In stakeless exhibition games a powerful national team will sometimes go easy on inferior opposition in the interest of international rugby brotherhood, but in this contest the Eagles could expect no mercy. With the all-important Five-Nations Championship (England, France, Ireland, Scotland and Wales) starting soon, Welsh players were out to win places on the squad for the tournament. And the Welsh coaches, criticized after poor performances by Wales against lowly Canada and Tonga at the World Cup, were not about to restrain their players in a mismatch against the upstart Yanks.
To cut a long and sad American story short, the final score was 46-0. It was the Eagles' worst defeat since their 1982 52-0 trouncing by England, and a huge setback for the team, described after recent encouraging performances as international rugby's sleeping giant. This dubious title was of little interest to the bruised, battered and bitterly disappointed Eagles slumped in the locker room at Cardiff Arms Park. All they could look forward to was a long flight home the next day, and the incessant and insensitive questioning of their co-workers on Monday morning.
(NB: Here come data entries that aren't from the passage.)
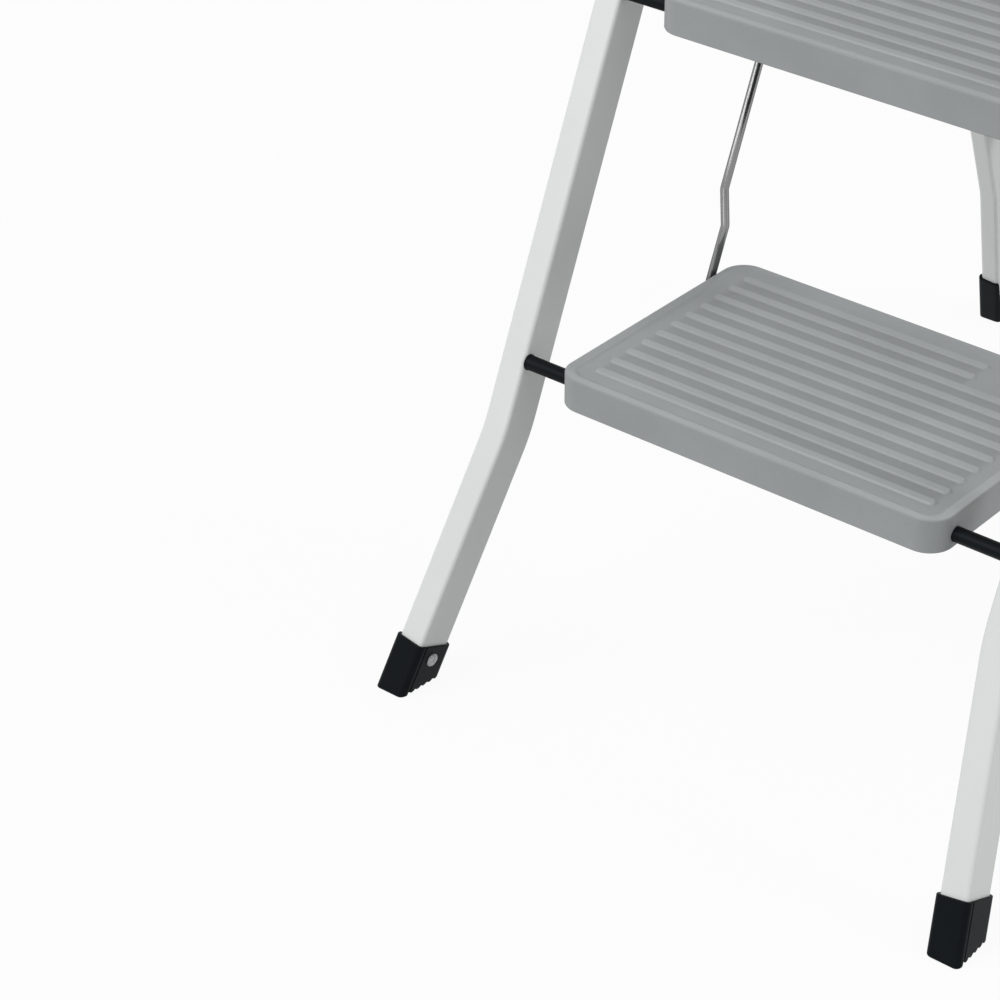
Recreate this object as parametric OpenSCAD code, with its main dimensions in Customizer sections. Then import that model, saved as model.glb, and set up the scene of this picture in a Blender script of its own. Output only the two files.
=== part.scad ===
// Folding step stool: a leaning front frame with a handrail hoop, a rear frame hinged behind it,
// and three moulded treads that fold up between the front legs, kept level by wire links.
// Origin on the floor at the middle of the footprint; +Z up, -Y the climbing side, +X the right.

/* [Treads] */
// Width of every tread
tread_w = 300; // [270:1:320]
// Depth of the two lower treads
tread_d = 208; // [195:1:220]
// How far the platform's top plate reaches behind its clips
behind_clips = 7; // [1:0.5:20]
// Height of a tread's skirt
tread_h = 24; // [22:0.5:26]
// Radius of a tread's upright corners
tread_corner_r = 18; // [14:1:26]
// Wall thickness of a tread's skirt
skirt_t = 3; // [2.5:0.25:4]
// Thickness of a tread's top plate
plate_t = 3; // [2:0.25:4]
// Width of the raised rim round a tread's top
rim_w = 4.5; // [3.5:0.5:9]
// Depth of the recessed floor below the rim
recess_d = 1.6; // [1:0.1:2.5]
// Thickness of the stiffening ribs under a tread
web_t = 2.4; // [1.5:0.1:4]
// How far the stiffening ribs stop above the skirt's edge
web_rise = 2; // [1:0.5:4]
// Wall of the bearing bosses under a tread
boss_t = 2.2; // [1.5:0.1:3]

/* [Tread surface] */
// Number of grip ribs on a lower tread
grip_count = 11; // [6:1:11]
// Distance between neighbouring grip ribs
grip_pitch = 16.5; // [12:0.1:16.8]
// Width of a grip rib
grip_w = 7.8; // [4:0.1:10]
// Height of a grip rib above the recessed floor
grip_h = 1.3; // [0.6:0.1:2.4]
// Distance from the front of a tread to its first grip rib
grip_front = 24.2; // [18:0.1:26]
// Distance from the side of a tread to the ends of its grip ribs
grip_side = 17.4; // [12:0.1:24]
// Number of rear grip ribs cut short beside the plain area
short_grips = 2; // [1:1:4]
// Length of the plain area at the rear right of a tread
plain_l = 66; // [40:1:120]

/* [Steps] */
// Height of the first tread's top above the floor
first_step_h = 246.5; // [235:0.5:260]
// Height from one tread to the next
step_rise = 234.5; // [226:0.5:238]
// Depth of the front axle below a tread's top
axle_drop = 14.7; // [13.5:0.1:15.5]
// Distance of the front axle behind a tread's front face
axle_back = 20.8; // [17:0.1:24]
// Distance from the front axle to the rear pin
link_span = 154; // [140:1:160]

/* [Front frame] */
// Width of the front tube, seen from the front
front_tube_w = 20.5; // [18:0.5:24]
// Depth of the front tube
front_tube_d = 31; // [26:0.5:34]
// Corner radius of the tubes
tube_r = 3; // [2:0.1:4]
// Wall thickness of the tubes
tube_t = 1.2; // [1:0.1:1.6]
// Clear width between the upright parts of the front legs
front_clear_w = 376; // [366:1:400]
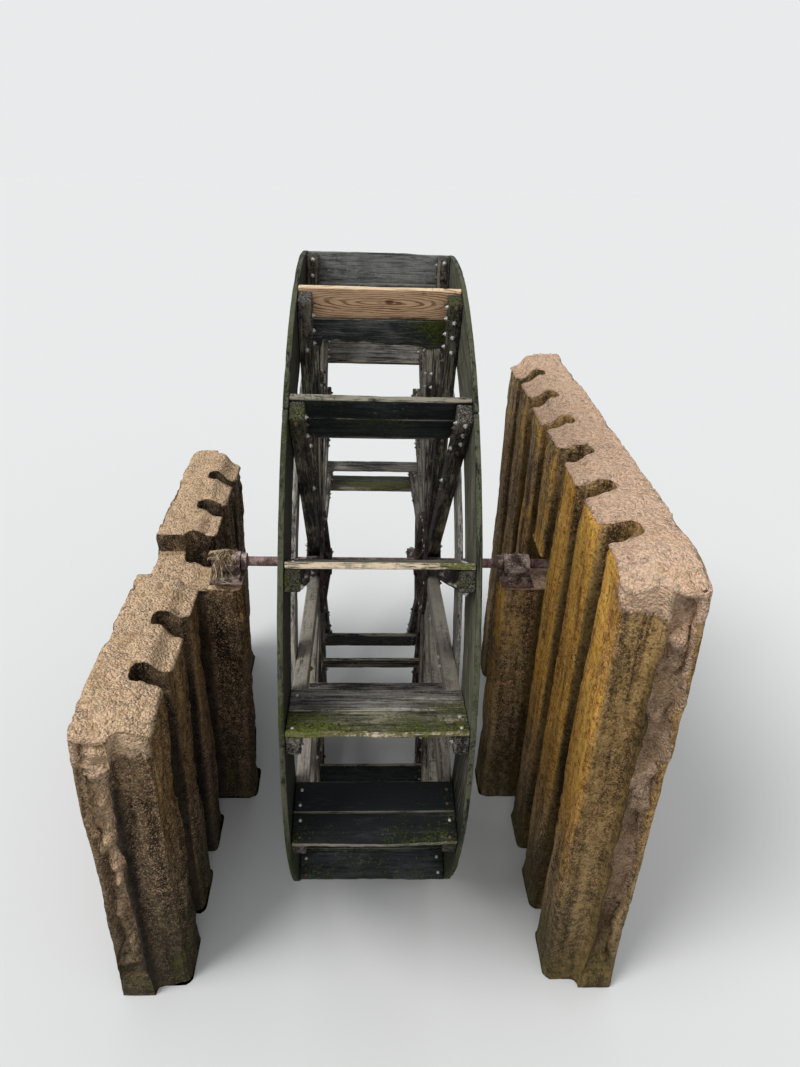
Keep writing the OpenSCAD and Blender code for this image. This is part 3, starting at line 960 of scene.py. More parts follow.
# %% Softened castings
def merged_copy(name, *nodes):
    """One mesh of copies of some nodes, with each node's loose triangles merged first."""
    work = bmesh.new()
    for node in nodes:
        part = bmesh.new()
        part.from_mesh(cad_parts[node].data)
        bmesh.ops.remove_doubles(part, verts=part.verts, dist=1e-5)
        bmesh.ops.dissolve_limit(part, angle_limit=0.01, verts=part.verts, edges=part.edges)
        piece = bpy.data.meshes.new("part")
        part.to_mesh(piece)
        part.free()
        work.from_mesh(piece)
        bpy.data.meshes.remove(piece)
    mesh = bpy.data.meshes.new(name)
    work.to_mesh(mesh)
    work.free()
    made = bpy.data.objects.new(name, mesh)
    scene.collection.objects.link(made)
    return made


def softened(node, body, finish, slot_name, width, segments=2):
    """A bevelled copy of an iron node that stands for it."""
    made = merged_copy(f"{node}_cast", node)
    bevel = made.modifiers.new("rounded edges", "BEVEL")
    bevel.width, bevel.segments, bevel.limit_method = width, segments, "ANGLE"
    bevel.angle_limit = math.radians(40)
    made.modifiers.new("flat faces stay flat", "WEIGHTED_NORMAL")
    count = len(made.data.polygons)
    made.data.polygons.foreach_set("material_index", np.zeros(count, np.int32))
    made.data.polygons.foreach_set("use_smooth", np.ones(count, bool))
    return dress(made, body, [finish], node)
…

"Sure it'll be tough telling people we lost that badly," said Alec Montgomery, enjoying his last taste of British beer at London's Heathrow Airport. "But Americans have to realize that compared to teams like Wales, we're novices. And don't forget, more than any other game, rugby is less about winning than playing the game."
"Yeah, right," said Kevin Swords, rolling his eyes. "Except we have to learn to play the game a lot better."